● What is expected
Search the listing below for the word "with" and copy each line that holds it.

━━━ Provided data ━━━

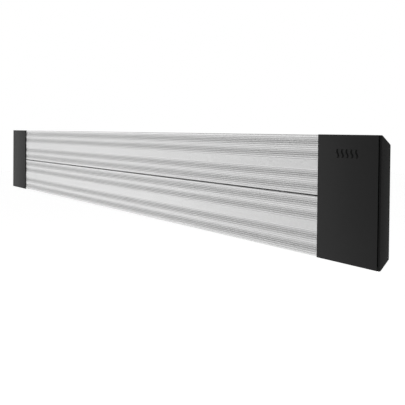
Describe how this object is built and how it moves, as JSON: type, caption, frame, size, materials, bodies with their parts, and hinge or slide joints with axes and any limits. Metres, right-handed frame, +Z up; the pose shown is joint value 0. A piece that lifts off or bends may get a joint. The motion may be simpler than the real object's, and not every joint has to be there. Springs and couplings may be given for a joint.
{
  "type": "radiant strip heater",
  "caption": "Long thin radiant strip heater: ribbed aluminium emitter plates between black end housings, on tilting wall brackets.",
  "frame": {"origin": "centre of the four wall-screw holes, on the plane where the brackets meet the wall", "axes": "+X along the heater to its right end as seen from the front, +Y into the wall, +Z up; the heater faces -Y"},
  "size_m": [1.16, 0.0925, 0.16],
  "materials": {
    "bracket_zinc": "bright zinc-plated steel, folded and welded",
    "lug_zinc": "bright zinc-plated steel, folded",
    "bolt_steel": "zinc-plated fasteners",
    "nylon": "natural nylon",
    "housing_grey": "light grey powder coat on folded sheet steel",
    "anodised": "satin natural-anodised extrusion, ribbed along its length",
    "element_sheath": "dull oxidised stainless sheath",
    "ceramic": "unglazed steatite",
    "brass": "plain brass",
    "spring_steel": "mill-finish stainless strip",
    "shield_foil": "bright rolled foil",
    "mat_fibre": "ceramic-fibre felt",
    "cover_black": "fine-textured matt black powder coat",
    "end_black": "matt black moulded polymer",
    "badge_gloss": "raised gloss black",
    "cutout_black": "phenolic case with tinned tabs",
    "wire_brown": "silicone-sheathed wire",
    "wire_blue": "silicone-sheathed wire",
    "wire_green": "silicone-sheathed wire",
    "gland_black": "moulded polyamide",
    "seal_rubber": "neoprene"
  },
  "bodies": {
    "wall_brackets": {"wall_bracket_left": "bracket_zinc", "wall_bracket_right": "bracket_zinc", "pivot_bolt_left": "bolt_steel", "pivot_bolt_right": "bolt_steel", "pivot_nuts": "bolt_steel", "pivot_washers": "nylon"},
    "heater": {"tilt_lug_left": "lug_zinc", "tilt_lug_right": "lug_zinc", "lug_nuts": "bolt_steel", "lug_washers": "bolt_steel", "rear_housing": "housing_grey", "emitter_plate_upper": "anodised", "emitter_plate_lower": "anodised", "heating_element_upper": "element_sheath", "heating_element_lower": "element_sheath", "element_insulators": "ceramic", "element_terminals": "brass", "element_clips": "spring_steel", "cross_bar_1": "spring_steel", "cross_bar_2": "spring_steel", "cross_bar_3": "spring_steel", "cross_bar_4": "spring_steel", "cross_bar_5": "spring_steel", "bar_bolts": "bolt_steel", "bar_nuts": "bolt_steel", "bar_screws": "bolt_steel", "heat_shield": "shield_foil", "insulation_mat": "mat_fibre", "bulkhead_left": "spring_steel", "bulkhead_right": "spring_steel", "end_cover_left": "cover_black", "end_cover_right": "cover_black", "end_plate_left": "end_black", "end_plate_right": "end_black", "cover_screws": "bolt_steel", "end_plate_screws": "end_black", "badge": "badge_gloss", "terminal_block": "ceramic", "terminal_screws": "brass", "earth_stud": "brass", "thermal_cutout": "cutout_black", "live_wire": "wire_brown", "switched_wire": "wire_brown", "neutral_wire": "wire_blue", "link_wire": "wire_brown", "earth_wire": "wire_green", "gland_body": "gland_black", "gland_locknut": "gland_black", "gland_dome": "gland_black", "gland_seal": "seal_rubber"}
  },
  "joints": [
    {"name": "tilt", "type": "hinge", "parent": "wall_brackets", "child": "heater", "pos_m": [0, -0.04, 0], "axis": [1, 0, 0], "range_deg": [-45, 45]}
  ]
}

━━━

● Completed task
Describe how this object is built and how it moves, as JSON: type, caption, frame, size, materials, bodies with their parts, and hinge or slide joints with axes and any limits. Metres, right-handed frame, +Z up; the pose shown is joint value 0. A piece that lifts off or bends may get a joint. The motion may be simpler than the real object's, and not every joint has to be there. Springs and couplings may be given for a joint.
    "cutout_black": "phenolic case with tinned tabs",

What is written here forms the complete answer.